3.1.Het hof gaat uit van de volgende feiten.
a. [appellant 1] en [appellant 2] zijn in gemeenschap van goederen gehuwd.
Bij vonnis van 8 november 2022 is [appellant 1] op eigen aangifte in staat van faillissement verklaard, met benoeming van mr. H.H. de Kroon tot rechter-commissaris en mr. R.G.B. Hermsen tot curator, later opgevolgd door mr. Schraven (hierna: de curator) (productie 1 bij het omzettingsverzoek).
[appellant 2] heeft geen verzoek gedaan om haar ook in staat van faillissement te verklaren.
Op 14 november 2022 is [appellant 1] in loondienst getreden (36 uur per week). Deze baan heeft hij tot op de dag van vandaag. [appellant 2] had al een baan in loondienst. Zij werkt op dit moment 24 uur per week.
De curator heeft het VTLB van [appellant 1] en [appellant 2] in november 2022 vastgesteld en op 29 november 2022 is de eerste aflossing verricht in het faillissement van [appellant 1] . Sinds die tijd is er afgedragen (productie 3 bij beroepschrift). Het boedelsaldo bedroeg op 4 juni 2024 € 75.668,02 en is nadien nog toegenomen.
Tijdens het faillissement is onderzocht of een faillissementsakkoord haalbaar is, maar na onderzoek is gebleken dat een akkoord ex artikel 138 Fw niet haalbaar was. [appellanten] zijn er namelijk niet in geslaagd een derde bereid te vinden die de resterende afdrachtcapaciteit als akkoordsom wenst te verstrekken aan [appellanten] ten behoeve van het faillissementsakkoord.
In het aanvangsverslag van de WSNP-Bewindvoerder van 19 maart 2025 staat een opsomming van de schulden: € 168.293,- aan preferente en € 652.637,14 aan concurrente schulden.
Bij verzoekschrift van 23 december 2024, ingekomen bij de rechtbank op 24 december 2024, hebben [appellanten] op grond van artikel 15b Fw de rechtbank verzocht het faillissement van [appellant 1] op te heffen onder het gelijktijdig uitspreken van de toepassing van de schuldsaneringsregeling en [appellant 2] mee te nemen in dit omzettingsverzoek (productie 2 bij beroepschrift).
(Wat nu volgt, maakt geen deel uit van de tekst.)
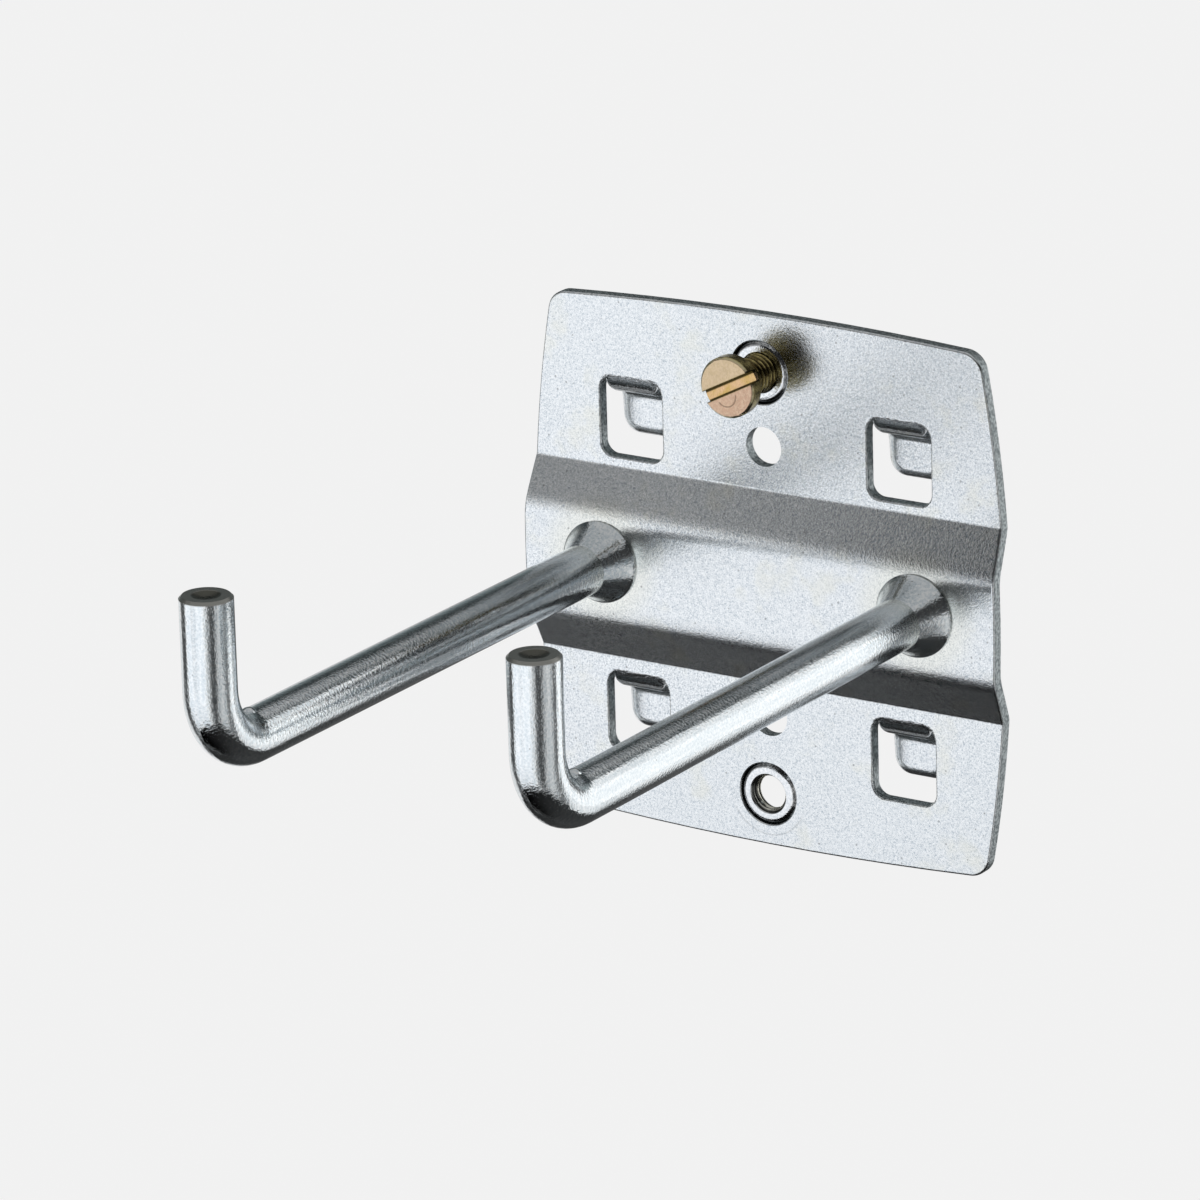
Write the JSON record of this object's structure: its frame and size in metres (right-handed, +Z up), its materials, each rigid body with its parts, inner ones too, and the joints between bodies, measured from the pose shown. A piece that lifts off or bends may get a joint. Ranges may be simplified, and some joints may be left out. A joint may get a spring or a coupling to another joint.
{
  "type": "double tool hook",
  "caption": "Bead-stiffened steel plate carrying round upturned hooks, with tabs lanced out of square windows and a slotted locking screw, for a perforated tool panel.",
  "frame": {"origin": "centre of the plate, midway between the plain fixing holes, on the back plane of the flat wings", "axes": "+X right when the plate is seen from the front, +Y back into the panel, +Z up; the hooks reach out along -Y"},
  "size_m": [0.067, 0.0928, 0.0678],
  "materials": {
    "plate_zinc": "satin bright zinc plate with fine mottled grain",
    "rod_zinc": "bright drawn rod, zinc plated",
    "ring_zinc": "turned steel, zinc plated",
    "screw_yellow": "yellow passivated zinc"
  },
  "bodies": {
    "hook_plate": {"back_plate": "plate_zinc", "left_hook": "rod_zinc", "right_hook": "rod_zinc", "upper_ring": "ring_zinc", "lower_ring": "ring_zinc"},
    "screw": {"locking_screw": "screw_yellow"}
  },
  "joints": [
    {"name": "screw_travel", "type": "slide", "parent": "hook_plate", "child": "screw", "axis": [0, -1, 0], "range_m": [-0.0055, 0.0018]}
  ]
}
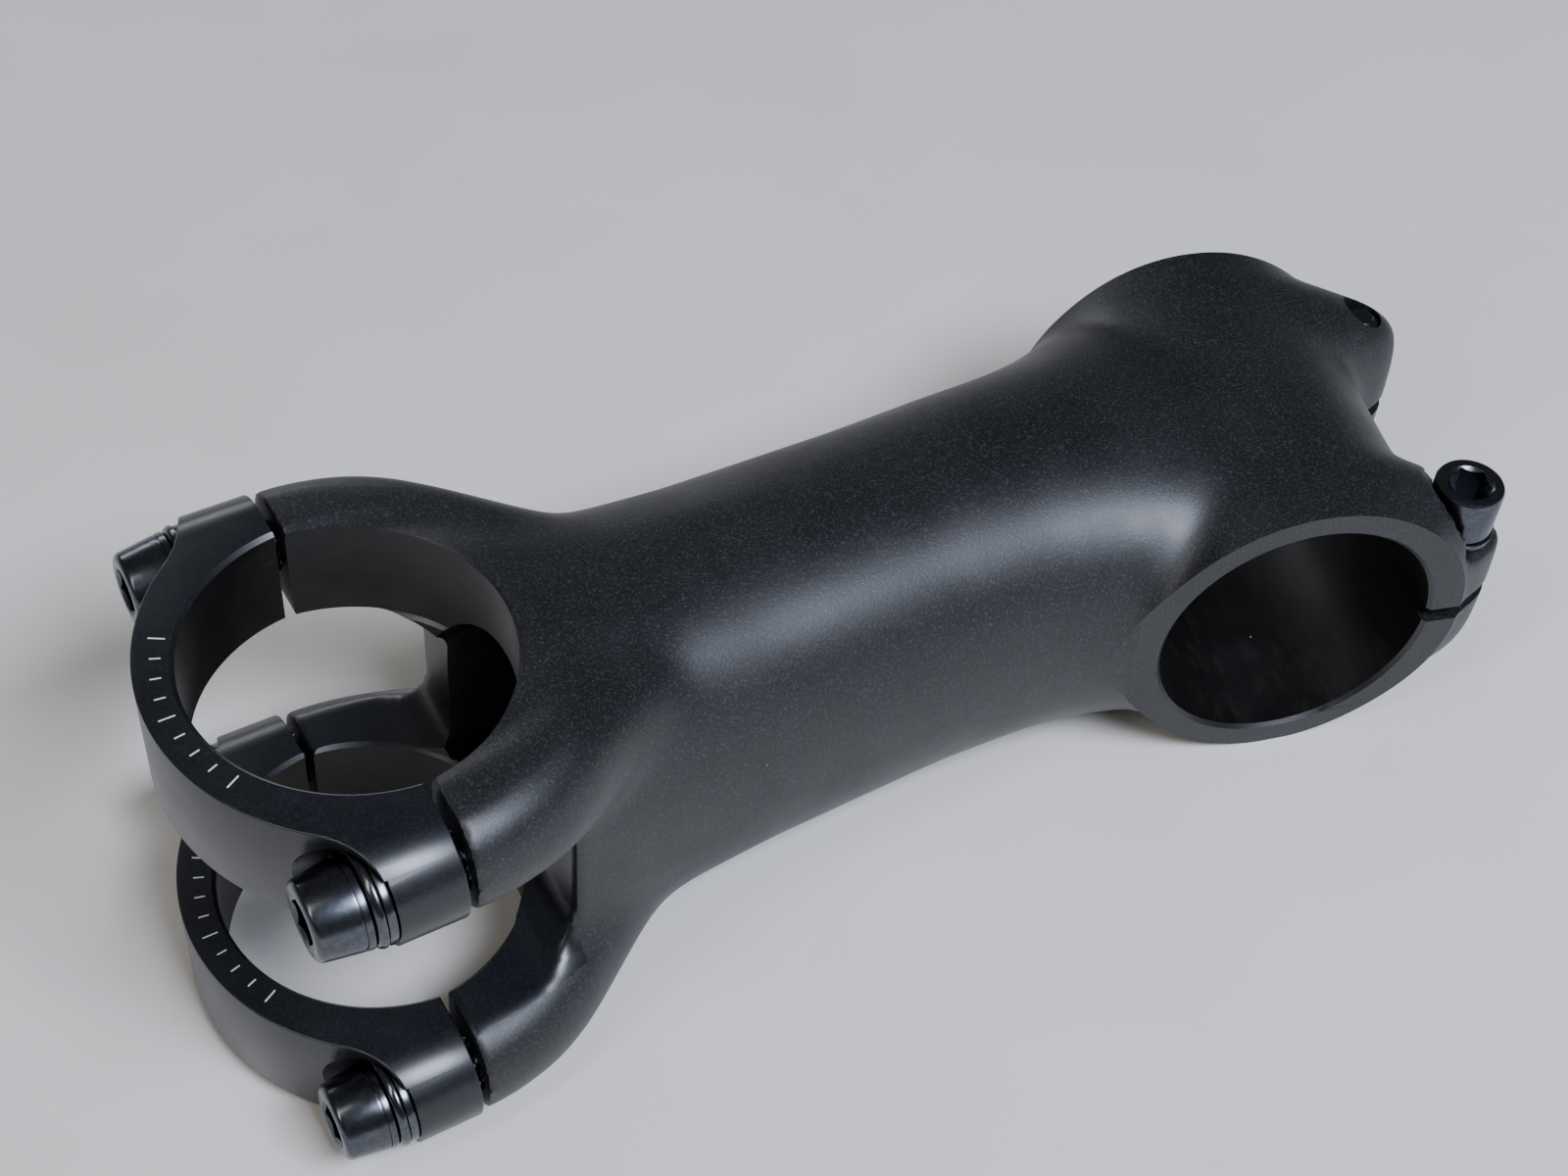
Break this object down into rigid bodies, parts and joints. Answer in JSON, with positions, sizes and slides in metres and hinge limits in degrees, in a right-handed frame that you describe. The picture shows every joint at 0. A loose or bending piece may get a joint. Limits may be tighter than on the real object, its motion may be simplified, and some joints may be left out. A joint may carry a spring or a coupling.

i. De curator heeft de rechtbank bij brief van 29 oktober 2024 in positieve zin geadviseerd betreffende het omzettingsverzoek (productie 2 bij het omzettingsverzoek):
“Een aanzienlijk deel van de schuldenlast houdt verband met de door de heer [appellant 1] gevoerde onderneming. Hij drijft geen onderneming meer en werkt inmiddels in loondienst. Er zijn intussen geen nieuwe schulden ontstaan, althans voor zo ver mij bekend. Daarnaast heeft te gelden dat doordat de heer [appellant 1] in loondienst werkt, er ook geen nieuwe schulden die verband houden met het drijven van een onderneming zullen ontstaan. Daar komt bij dat ik heb begrepen dat de heer (en mevrouw) [appellant 1] een stabiele leefsituatie hebben. Zij hebben beiden al een lange(re) tijd een stabiele baan in loondienst en hebben een inkomsten- en uitgavenpatroon dat, voor zover ik daar zicht op heb, op elkaar lijkt aan te sluiten. Daarmee lijkt het er op dat zij hun financiële situatie onder controle hebben gekregen
zoals bedoeld in artikel 288 lid 3 Fw, waardoor een beroep op de hardheidsclausule kan worden gedaan.”